Vu les autres pièces du dossier ;
Vu :
- la Constitution et notamment son préambule ;
- la loi n° 84-16 du 11 janvier 1984 ;
- l'ordonnance n° 58-1270 du 22 décembre 1958 ;
- le code de justice administrative et l'ordonnance n° 2020-305 du 25 mars 2020 modifiée ;
Après avoir entendu en séance publique :
- le rapport de M. Bruno Bachini, maître des requêtes,
- les conclusions de M. Stéphane Hoynck, rapporteur public ;
Considérant ce qui suit :
1. Il ressort des pièces du dossier que Mme A..., directrice des services de greffe judiciaires, a présenté sa candidature aux fonctions de magistrat exerçant à titre temporaire. Par une décision du 11 mars 2019, la garde des sceaux a refusé de transmettre sa candidature au Conseil supérieur de la magistrature. Mme A... demande l'annulation de cette décision ainsi que de la décision du 17 avril 2019 rejetant son recours gracieux formé contre ce refus.
2. D'une part, aux termes de l'article 41-10 de l'ordonnance du 22 décembre 1958 portant loi organique relative au statut de la magistrature : " Peuvent être nommées magistrats exerçant à titre temporaire, pour exercer des fonctions de juge des contentieux de la protection, d'assesseur dans les formations collégiales des tribunaux judiciaires, de juge du tribunal de police ou de juge chargé de valider les compositions pénales, les personnes âgées d'au moins trente-cinq ans que leur compétence et leur expérience qualifient particulièrement pour exercer ces fonctions. (...) / Elles doivent soit remplir les conditions prévues au 1°, 2° ou 3° de l'article 22, soit être membre ou ancien membre des professions libérales juridiques et judiciaires soumises à un statut législatif ou réglementaire ou dont le titre est protégé et justifier de cinq années au moins d'exercice professionnel (...) ". Aux termes de l'article 22 de la même ordonnance : " Peuvent être nommés directement aux fonctions du second grade de la hiérarchie judiciaire, à condition d'être âgés de trente-cinq ans au moins : / (...) 2° Les directeurs des services de greffe judiciaires justifiant de sept années de services effectifs dans leur corps ;(...) ". L'article 41-14 de la même ordonnance prévoit que : " Par dérogation à l'article 8, les magistrats recrutés dans le cadre de la présente sous-section peuvent exercer une activité professionnelle concomitamment à leurs fonctions judiciaires, sous réserve que cette activité ne soit pas de nature à porter atteinte à la dignité de la fonction et à son indépendance. Les membres des professions libérales juridiques et judiciaires soumis à un statut législatif ou réglementaire ou dont le titre est protégé et leurs salariés ne peuvent exercer des fonctions judiciaires dans le ressort du tribunal de grande instance où ils ont leur domicile professionnel ; ils ne peuvent effectuer aucun acte de leur profession dans le ressort de la juridiction à laquelle ils sont affectés. / Ces magistrats ne peuvent exercer concomitamment aucune activité d'agent public, à l'exception de celle de professeur et de maître de conférences des universités. (...) ".
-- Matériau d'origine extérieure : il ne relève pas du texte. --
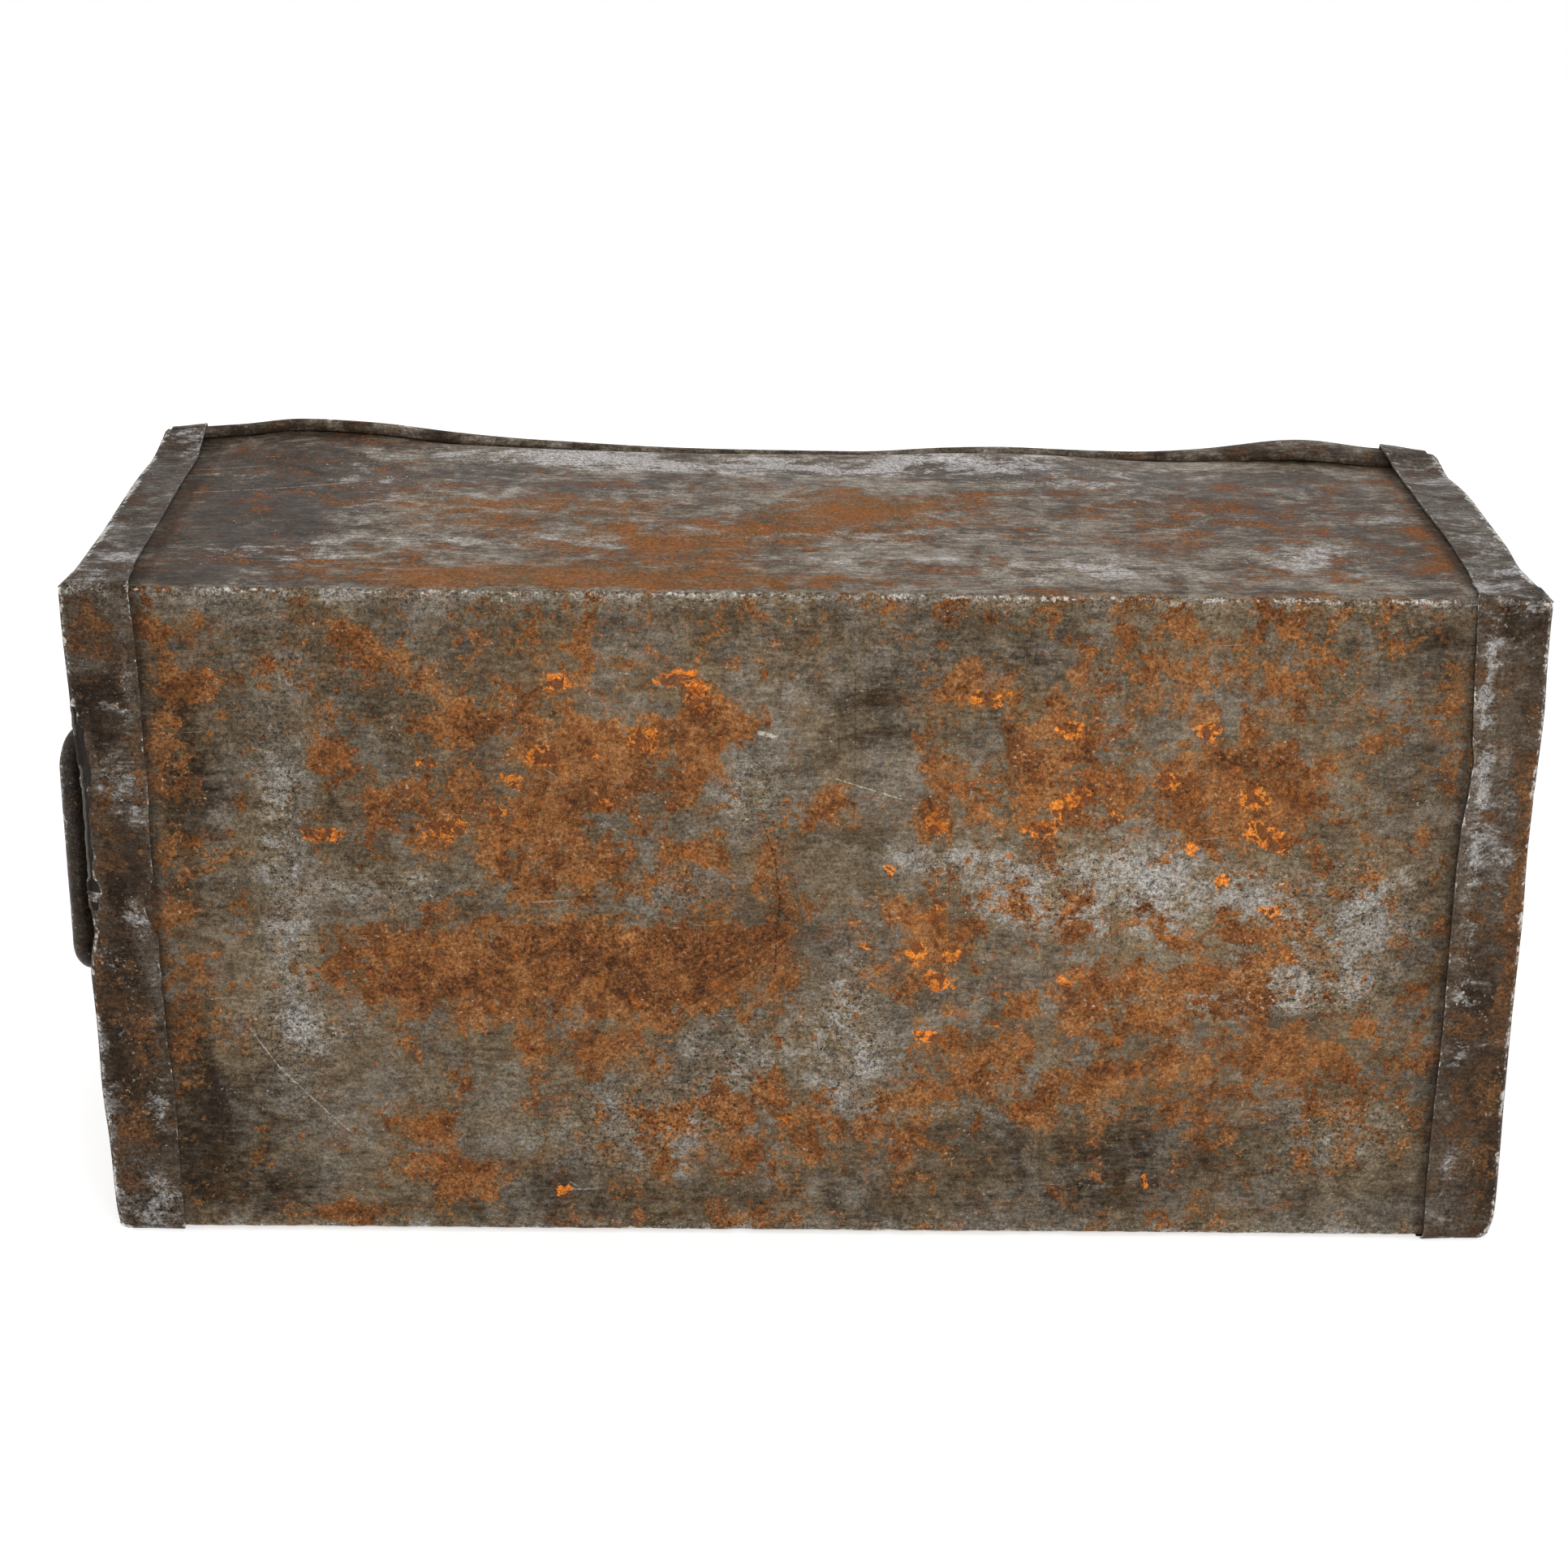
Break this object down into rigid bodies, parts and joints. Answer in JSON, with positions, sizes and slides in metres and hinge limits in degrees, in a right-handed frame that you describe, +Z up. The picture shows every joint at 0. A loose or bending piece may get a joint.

3. D'autre part, aux termes de l'article 51 de la loi du 11 janvier 1984 portant dispositions statutaires relatives à la fonction publique de l'Etat : " La disponibilité est la position du fonctionnaire qui, placé hors de son administration ou service d'origine, cesse de bénéficier, dans cette position, de ses droits à l'avancement et à la retraite. / Par dérogation au premier alinéa, lorsqu'un fonctionnaire bénéficie d'une disponibilité au cours de laquelle il exerce une activité professionnelle, il conserve, pendant une durée maximale de cinq ans, ses droits à l'avancement dans les conditions prévues par décret en Conseil d'Etat. Cette période est assimilée à des services effectifs dans le corps. (...) ".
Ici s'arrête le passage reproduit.